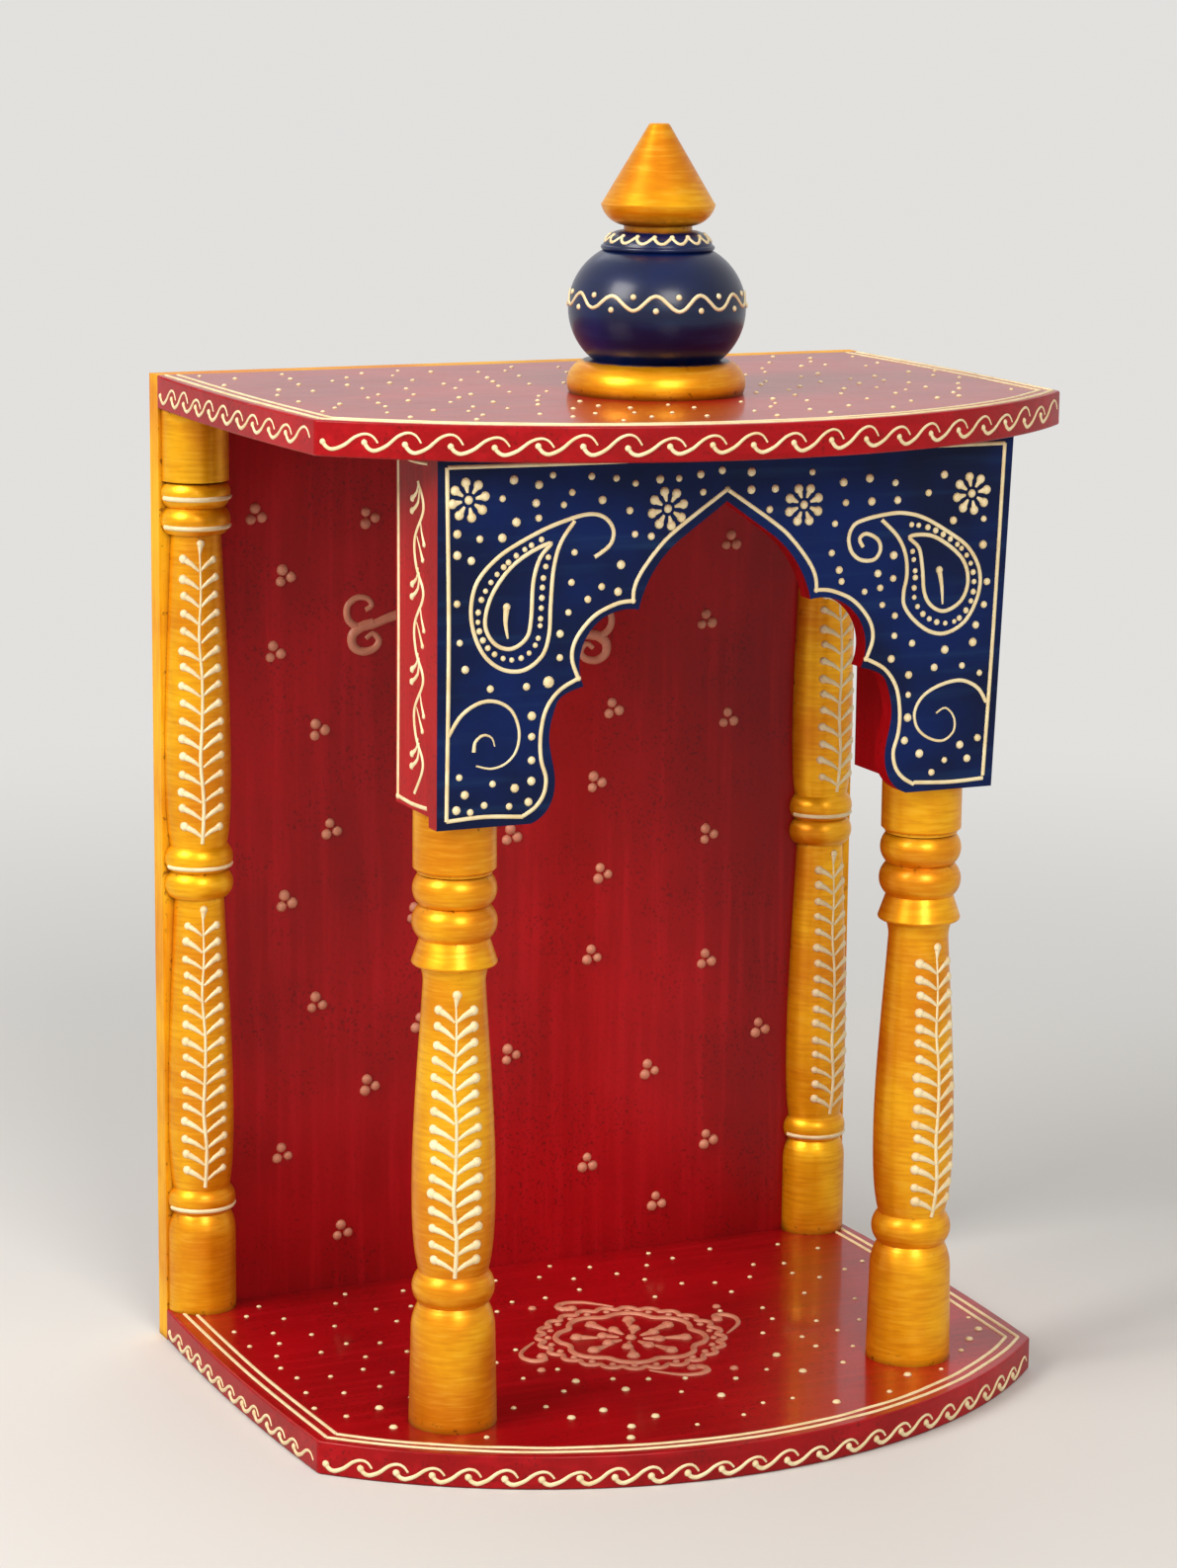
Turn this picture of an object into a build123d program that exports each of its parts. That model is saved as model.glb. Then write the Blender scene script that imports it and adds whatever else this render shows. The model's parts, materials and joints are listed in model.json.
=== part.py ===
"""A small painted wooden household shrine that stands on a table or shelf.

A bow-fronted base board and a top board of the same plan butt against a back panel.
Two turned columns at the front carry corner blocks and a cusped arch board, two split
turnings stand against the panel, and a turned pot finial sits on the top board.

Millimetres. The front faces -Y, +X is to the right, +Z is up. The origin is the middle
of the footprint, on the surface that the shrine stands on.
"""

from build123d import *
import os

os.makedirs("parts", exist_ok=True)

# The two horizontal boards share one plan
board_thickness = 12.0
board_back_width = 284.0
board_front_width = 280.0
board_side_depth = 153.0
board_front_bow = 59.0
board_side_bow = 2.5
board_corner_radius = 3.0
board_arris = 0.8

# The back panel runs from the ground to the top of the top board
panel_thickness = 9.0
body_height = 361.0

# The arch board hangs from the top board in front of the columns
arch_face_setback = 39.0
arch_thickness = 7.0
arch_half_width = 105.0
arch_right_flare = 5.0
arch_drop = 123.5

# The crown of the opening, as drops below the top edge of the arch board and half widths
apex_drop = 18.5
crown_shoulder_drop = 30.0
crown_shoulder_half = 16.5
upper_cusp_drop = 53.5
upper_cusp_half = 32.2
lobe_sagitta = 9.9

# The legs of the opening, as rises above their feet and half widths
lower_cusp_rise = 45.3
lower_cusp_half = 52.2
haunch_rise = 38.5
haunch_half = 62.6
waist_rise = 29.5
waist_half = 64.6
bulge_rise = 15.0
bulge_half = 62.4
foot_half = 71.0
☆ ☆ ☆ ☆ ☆
Extract the complete listing above, reproducing each line exactly.

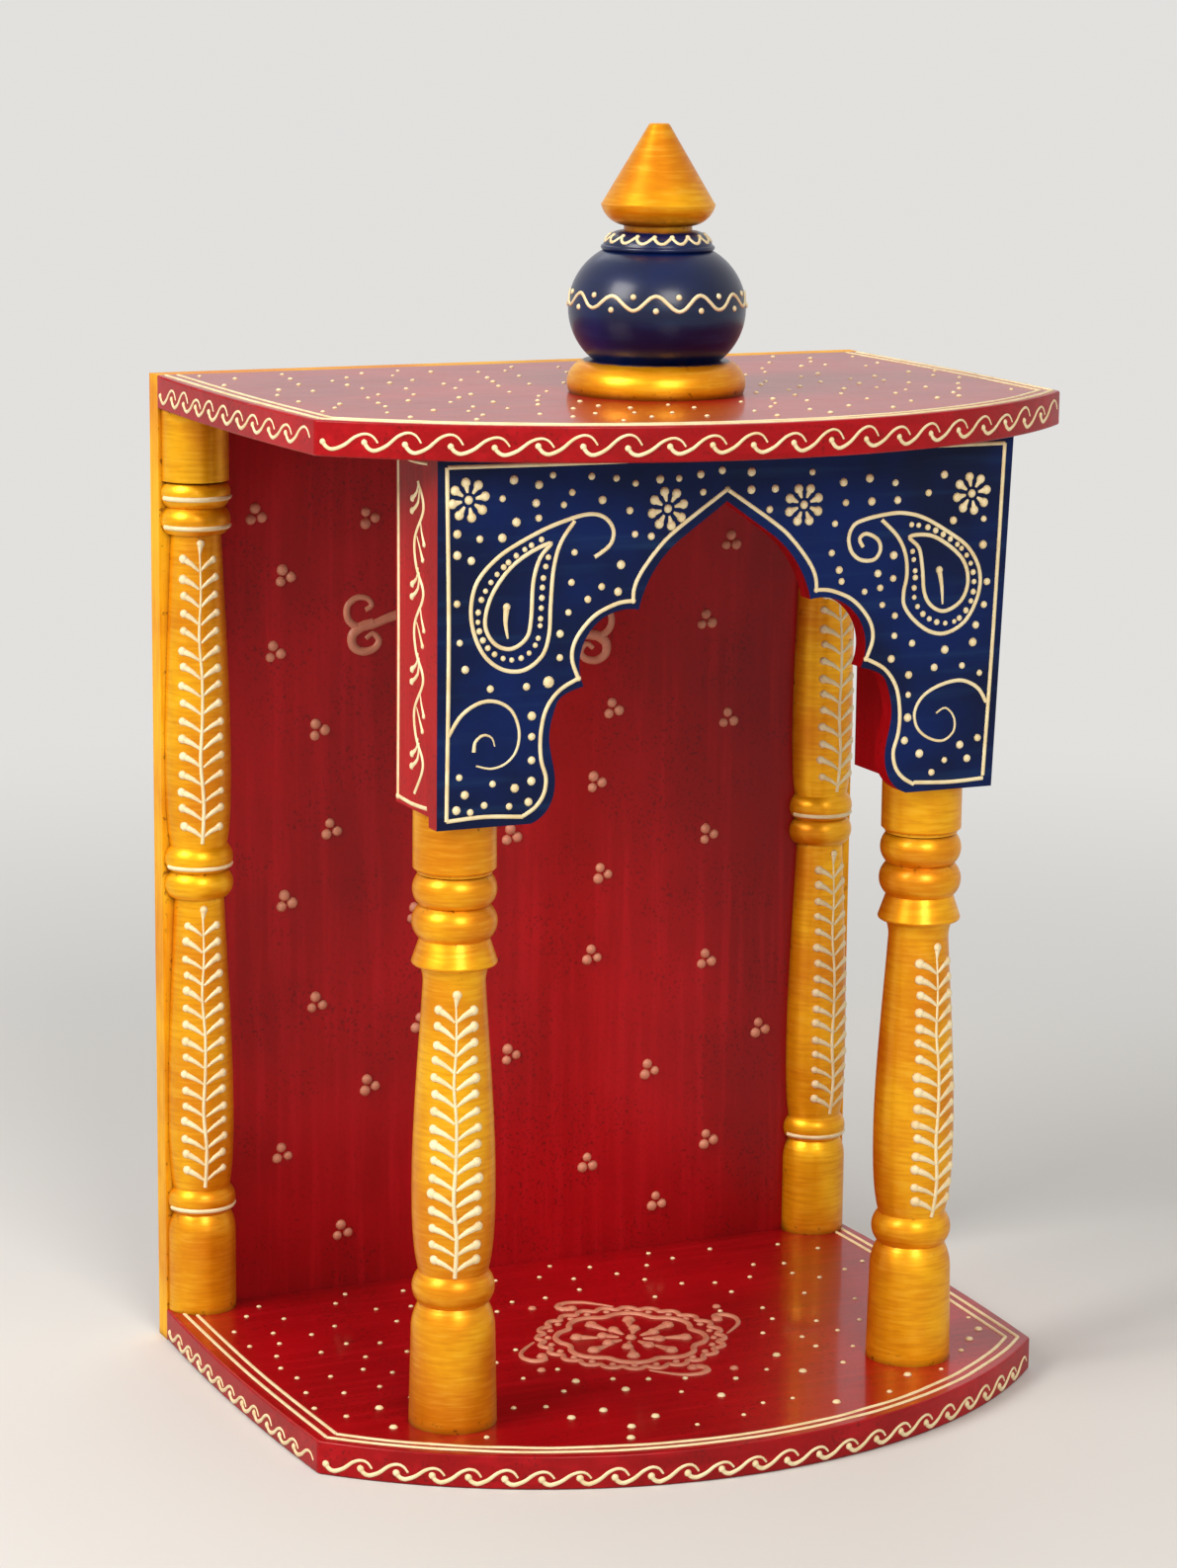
Turn this picture of an object into a build123d program that exports each of its parts. That model is saved as model.glb. Then write the Blender scene script that imports it and adds whatever else this render shows. The model's parts, materials and joints are listed in model.json.
=== part.py ===
"""A small painted wooden household shrine that stands on a table or shelf.

A bow-fronted base board and a top board of the same plan butt against a back panel.
Two turned columns at the front carry corner blocks and a cusped arch board, two split
turnings stand against the panel, and a turned pot finial sits on the top board.

Millimetres. The front faces -Y, +X is to the right, +Z is up. The origin is the middle
of the footprint, on the surface that the shrine stands on.
"""

from build123d import *
import os

os.makedirs("parts", exist_ok=True)

# The two horizontal boards share one plan
board_thickness = 12.0
board_back_width = 284.0
board_front_width = 280.0
board_side_depth = 153.0
board_front_bow = 59.0
board_side_bow = 2.5
board_corner_radius = 3.0
board_arris = 0.8

# The back panel runs from the ground to the top of the top board
panel_thickness = 9.0
body_height = 361.0

# The arch board hangs from the top board in front of the columns
arch_face_setback = 39.0
arch_thickness = 7.0
arch_half_width = 105.0
arch_right_flare = 5.0
arch_drop = 123.5

# The crown of the opening, as drops below the top edge of the arch board and half widths
apex_drop = 18.5
crown_shoulder_drop = 30.0
crown_shoulder_half = 16.5
upper_cusp_drop = 53.5
upper_cusp_half = 32.2
lobe_sagitta = 9.9

# The legs of the opening, as rises above their feet and half widths
lower_cusp_rise = 45.3
lower_cusp_half = 52.2
haunch_rise = 38.5
haunch_half = 62.6
waist_rise = 29.5
waist_half = 64.6
bulge_rise = 15.0
bulge_half = 62.4
foot_half = 71.0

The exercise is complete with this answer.